When I was in high school I enjoyed staying busy in whatever sport I could. One of those sports was wrestling. I still vividly remember my first week on the wrestling team. The first week of practices the coach pushed us hard to see who was there to stay and who would walk away. That first week he also laid out what was expected of us to be a part of the team. Although I do not remember all the expectations one of them stands out very clearly in my mind—no sugar, no carbonation. The no carbonation didn’t really bother me because I have never been much of a soda drinker but the no sugar hit me hard—I love sweets! Why would he tell us we were not allowed sugar while we were on the wrestling team? Could you wrestle and eat sugar? The truth is, I do not know if other teams we wrestled that had this requirement. What was our coach doing? He was pushing us to be in the best shape so that we could be the best wrestler we could be. He knew that with sugar in our system we would not have the stamina that we could have without it.
There are many things just like this in our Christian life. They are not wrong but they don’t push us closer to Christ either. In I Corinthians 10:23, Paul, writing to the Christians in Corinth says “All things are lawful for me, but all things are not expedient: all things are lawful for me, but all things edify not.” That word “expedient” means “hastening or urging forward.” It means “suitable for the purpose.” Paul was telling these Christians that there are many things that he would be allowed to do but doesn’t because they do not urge him forward as a Christian. They are not suitable for the purpose God laid out for his life.
Far too often we ask ourselves, “What is wrong with this?” when, in reality, we ought to be asking ourselves, “Will this push me forward in my Christian life?” We will say, “Where does the Bible condemn this?” when we should be asking, “Where does the Word of God condone this?” Just because I can do something doesn’t mean I should. Just because the Bible doesn’t directly forbid something doesn’t mean it is going to push me closer to Christ or even be suitable for the purpose He laid out for my life.
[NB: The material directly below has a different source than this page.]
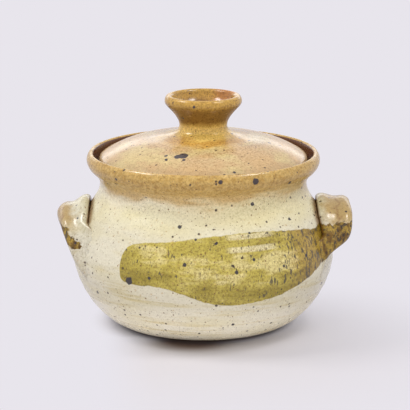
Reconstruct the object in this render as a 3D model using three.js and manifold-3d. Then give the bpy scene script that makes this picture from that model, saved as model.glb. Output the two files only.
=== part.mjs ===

When we take our focus off of ourselves and put it where it belongs, on Christ, it will change the way we think. We will no longer ask, “What is wrong with it?” but rather “How will this improve my walk with God?”
Every day we should be growing as Christians and conforming more and more to the image of Christ. Let me give you three questions that will help you determine if something is expedient or not.
1. Is there a Bible command against it?
If there is a command in the Bible that tells you not to then don’t! However’ I find that many times a Christian will know what the Bible teaches about a subject, but because their hearts are not right they will look for a loop-hole to justify their disobedience. Let’s just take the Bible at its Word and obey it! Let’s stop trying to make it “gray” in areas we do not want to obey.
2. Will this push me forward in my Christian walk?
Just because I can do something without breaking a Bible command doesn’t mean I should. In fact, the Bible doesn’t just condemn sin, it condemns the absence of doing right. James 4:17 says, “Therefore to him that knoweth to do good, and doeth it not, to him it is sin.” So our question ought to be then “What is right to do?” or “Will this push me forward in my Christian walk?” “Will I be closer to Christ if I do this?”
3. Is this suitable for my purpose?
Our purpose as Christians is to please God (Revelation 4:11). The word “suitable” means “fitting” or “agreeable to.” Is the action suitable to your purpose? If I do this, is it agreeable to pleasing God? Is it something that would be fitting for a Christian?
Just because I can doesn’t mean I always should. Paul said that all things are lawful for me, but all things are not expedient.